I'm sorry for your loss, though . . . I've quit with trying to have words of wisdom. Loss just sucks.
I am reminded of driving with my children to the "calling hours" for my grandfather. I carefully told them that they might see great grampa in a coffin but to remember that it wasn't him and that he was no longer there. From one of my sons in the back seat came a question that could have been uttered by his great grandfather, "They who the hell is it?" We all had a good laugh and I knew that the next few days would be difficult but fine.
Thanks, guys. This one sort of fell out of my head. I guess I needed to write a little bit. I keep waiting for the dream. You know the one. The dream where the person who is dead comes to say hi. But, no dream! Still waiting.
Ah, what a great post! Gotta have those funeral shoes! I went to my first funeral at age 35. I was a terrified mess & before the service had to sit in a room with the little kids & the funeral director watching a movie about the life of a butterfly.
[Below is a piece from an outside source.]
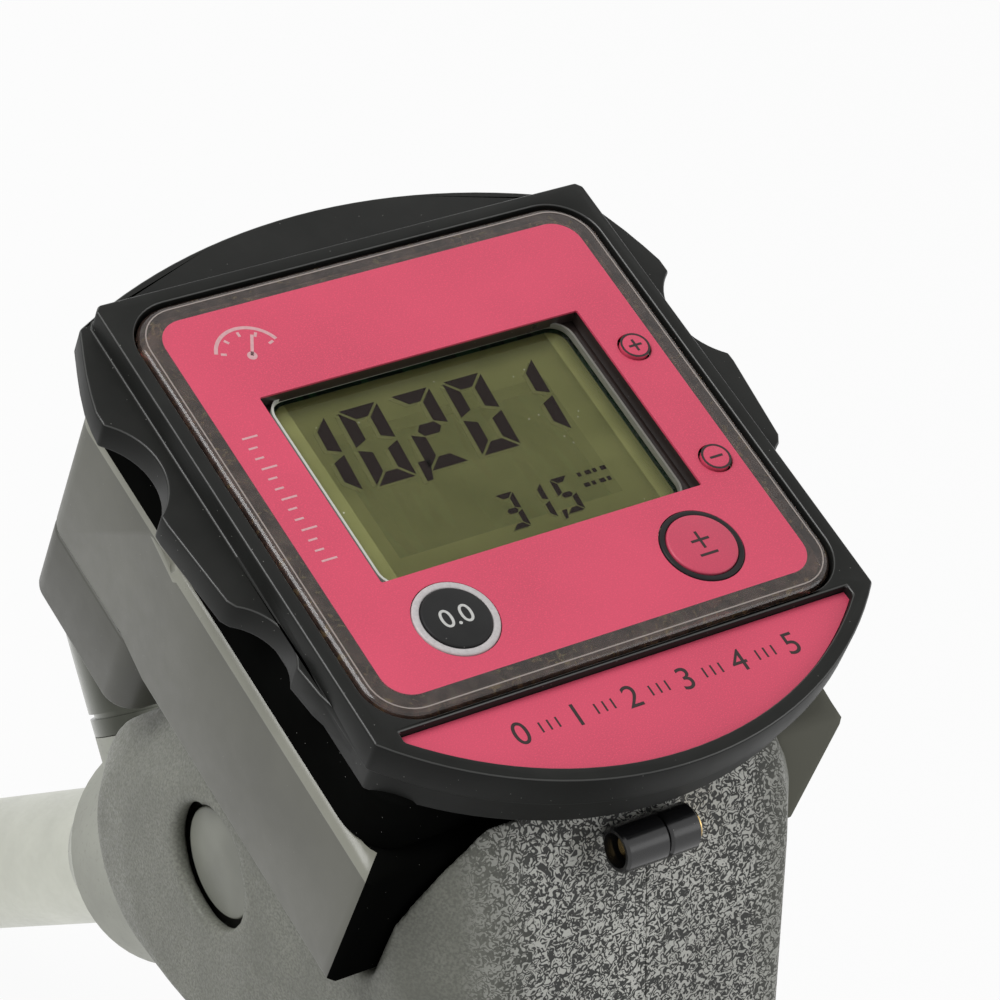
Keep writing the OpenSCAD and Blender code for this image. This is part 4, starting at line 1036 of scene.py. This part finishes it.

We took our girls to funerals & they weren't afraid at all, in fact, we had to stop them from going room to room in the funeral home, checking out the other viewings. (And yeah, they're okay now. Really...)
I'm quoting Owl "damn, you write this well . . . makes me realize how much I miss your voice around here."

Of course, I'm just back myself.

Condolences on your loss. She was blessed to go so peacefully and to bring you and yours all together in remembrance.
So glad to see you, and sad for your (and the Kid's) loss.

Cindy
I love this. It's so real. Kids. Death. Humor. What could be more apropos of the everyday of human life? r.
The Kid sounds like the type of child who teaches the adults around her as much or more than they teach her. Your writing made the telling of a normal event magical. May your grandmother rest in peace.

Lezlie
What a brilliantly told reflection on many deep subjects.
Godspeed to G-Grandma and loved this little peek into the Kid's everyday. Hey, she asks, you answer, and so it goes :).

Rated for kids really ARE just really short people, if ya give 'em a chance.
I'm sorry about your loss, but glad that she had a peaceful easy end.

Great story. Endings are definitely weird, and sometimes very funny when little kids are involved.
There's something right about the circle of life, the ending of a long life and the beginning of a new one. Thanks for bringing them together in this post. Great to hear from you.
Is it just me? or is OS suddenly riddled with untimely, and timely passings?
I love this piece. I think your grandmother would have been charmed by your daughter at the funeral. I don't know how endings are supposed to work, either. I know so many dead people, you'd think I'd have figured it out. For a while, I swore that I would not go to any more funerals. Then I decided that some ritual was better than people just disappearing out of my life. My mother in law just died. They had a viewing the night before the funeral. There was an open casket, and not much seating. We circulated and chatted like it was a cocktail party, I met new in-laws, and it felt just about right. Periodically, someone would go and stand by the dead woman, pat her hand, say good-bye. She would have loved having us all in one room together. It was right because she would have enjoyed it.